There remains a limited number of studies on MR-based radiomics in ovarian tumor classification and posttreatment response prediction. In one study with 22 patients with advanced ovarian cancer, the authors found that apparent diffusion coefficient (ADC) values derived on the ADC map between primary ovarian cancer and metastatic sites differed significantly and may be used as response markers (29). In the present study, we did not include DW images in the texture analysis. The lesion resolution on DWI, especially with large lesions, is relatively low, which is sometimes difficult to precisely outline in postprocess software. Moreover, in our previous study, we did not find that the ADC map could contribute more useful signatures in task classification than conventional MR images (T1W and T2W images) could (5). Compared with traditional MRI analysis in differentiating BOTs from malignancies, radiomics signature results show better performance. In a traditional MRI reading session, the imaging signs always overlap with each other to some extent (for example, large size, solid components, irregular and thick septa) and lead to an inaccurate diagnosis(27, 30–32). A recent study with proton MRS reported that the SEN and SPE were 91% and 100% for solid components, respectively; additionally, the SEN and SPE were 84% and 82% for cystic components, respectively (12). However, MRS scans are highly unit-dependent and time-consuming examinations and require operators with more experience than conventional methods do. From this point of view, radiomics signature analysis shows the potential clinical application owing to its simple segmentation step.

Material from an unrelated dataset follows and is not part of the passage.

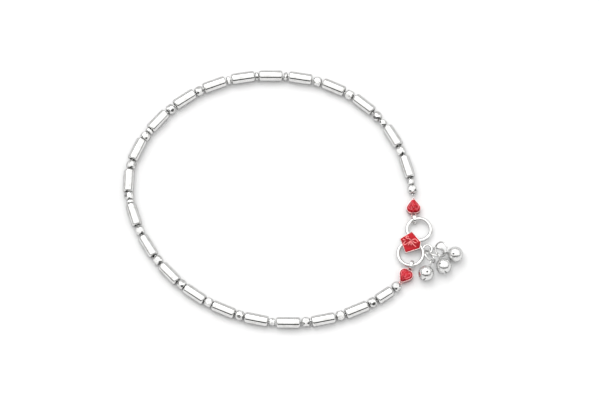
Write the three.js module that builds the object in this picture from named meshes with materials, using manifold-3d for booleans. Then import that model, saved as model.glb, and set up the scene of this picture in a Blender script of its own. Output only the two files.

The limitations of this study included the fact that we did not include contrast-enhanced (CE) MR images to establish the MRI radiomics model. The CE-MRI scan was not available for all included patients in the current study, and therefore, we did not select this protocol for analysis to diminish the selection bias. Furthermore, in the present study, we only used conventional T2WI to establish a radiomics diagnostic model, which is different from the clinical reading scenario (mostly including T1WI, T2WI and DWI). Further study is necessary to explore the difference between one acquisition sequence and multiple acquisition sequences as in the clinical setting. In addition, all segmentation procedures were manually outlined on T2WI showing the best of the lesion; however, it is still an operator-dependent procedure, and interoperator variation in segmentations may be emphasized, especially with multiple sequence images. Finally, all MR images were acquired in a 1.5-T MRI scanner, and a comparison study between 1.5-T and 3.0-T MRI machines should be validated in a large study in the future.